Evans had a similar experience when he worked with lasers at
RCA Labs in Princeton, N.J., before joining SMU. In 1984 all semiconductor
lasers were edge-emitting, meaning they generated
light from the edge of the chip rather than the surface. Evans and
his team proposed a surface-emitting laser to the Air Force. “Their reviewers said we could never get light out, much less create
a laser,” he recalls, adding that his team wrote a proposal and
nevertheless received funding from the Air Force starting in 1985. In only seven years, Evans’ group got light out of the system
and demonstrated surface-emitting lasers with performance efficiencies
as good as edge-emitting lasers. When he came to SMU
in 1992, the Air Force continued to fund Evans’ work, which
resulted in a spin-off company, Photodigm in Richardson, Texas.
Photodigm conducts research for the government and manufactures
a range of lasers, most of them edge-emitting lasers that
have been improved using processes developed for surface-emitting
ones, says Evans, who serves as co-founder, vice president and
chief technology officer.

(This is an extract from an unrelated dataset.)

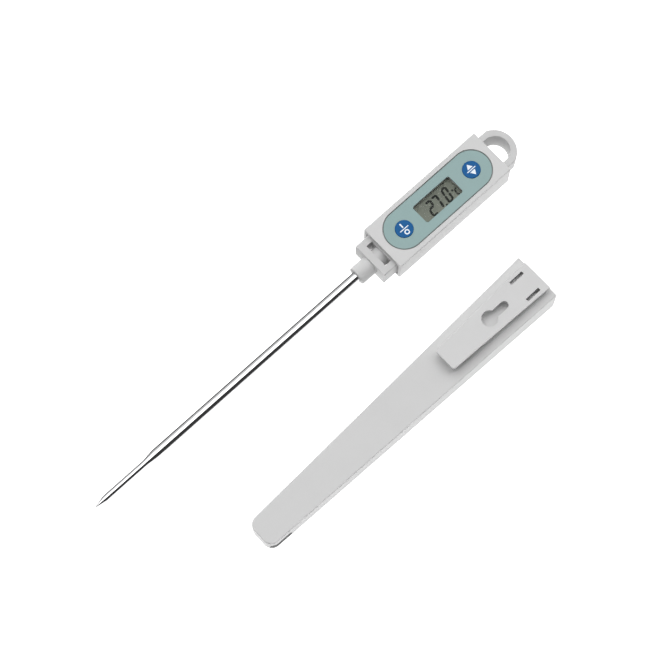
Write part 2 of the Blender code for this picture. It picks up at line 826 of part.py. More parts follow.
def make_screw(name, x, material):
    head_top = BOARD_BOTTOM - GAP
    head_bottom = head_top - SCREW_HEAD_HEIGHT
    point = FRAME_BOTTOM + SCREW_LENGTH_ABOVE_BOARD
    profile = (
        (point, 0),
        (point, SCREW_RADIUS),
        (head_top, SCREW_RADIUS),
        (head_top, SCREW_HEAD_RADIUS),
        (head_bottom, SCREW_HEAD_RADIUS),
        (head_bottom, 0),
    )
    stand_at(turned(name, profile, 16, material), x)


def make_switch(name, x, material):
    bottom = BOARD_TOP + GAP
    half = SWITCH_HALF_WIDTH
    base = box((x - half, -half, bottom), (x + half, half, bottom + SWITCH_HEIGHT))
    body = add_solid(base, name, parts, material)
    start = (x, 0, bottom + SWITCH_HEIGHT / 2)
    end = (x, 0, bottom + PLUNGER_HEIGHT)
    shape_with(body, rod(start, end, PLUNGER_RADIUS, 20), name + "_plunger", "UNION")


def make_controller(material):
    top = BOARD_BOTTOM - GAP
    dome = [
        (top - BLOB_HEIGHT * math.sin(angle), BLOB_RADIUS * math.cos(angle))
        for angle in (math.pi / 2 * step / 6 for step in range(7))
    ]
    dome[-1] = (top - BLOB_HEIGHT, 0)
    stand_at(turned("controller_blob", [(top, 0)] + dome, 24, material), BLOB_X)


def make_crystal(material):
    z = BOARD_BOTTOM - GAP - CRYSTAL_RADIUS
    can = rod((*CRYSTAL_START, z), (*CRYSTAL_END, z), CRYSTAL_RADIUS, 20)
    add_solid(can, "timing_crystal", parts, material)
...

Another co-founder is Jay Kirk, the Electrical
Engineering Department’s lab manager and Evan’s former
colleague at RCA. Electrical Engineering Chair and Associate Professor
Marc P. Christensen is on the company’s technical advisory
board, as is Butler, who worked closely with Evans when he was at
RCA and helped lure him to SMU.
Evans has since expanded into medical photonics, working
with SMU and Drexel University colleagues on a photodynamic
therapy system to treat cancer of the esophagus. Similar laser-based
systems are used commercially, but they are large and water-cooled.
The team hopes to create a machine that’s portable and cheap
enough for use in every doctor’s office.
Their design uses arrays of semiconductor lasers, each no bigger
than a grain of sand, inserted into the esophagus via a balloon
catheter. The patient is given a photosensitive drug that kills cancer
cells during a chemical reaction triggered by the lasers.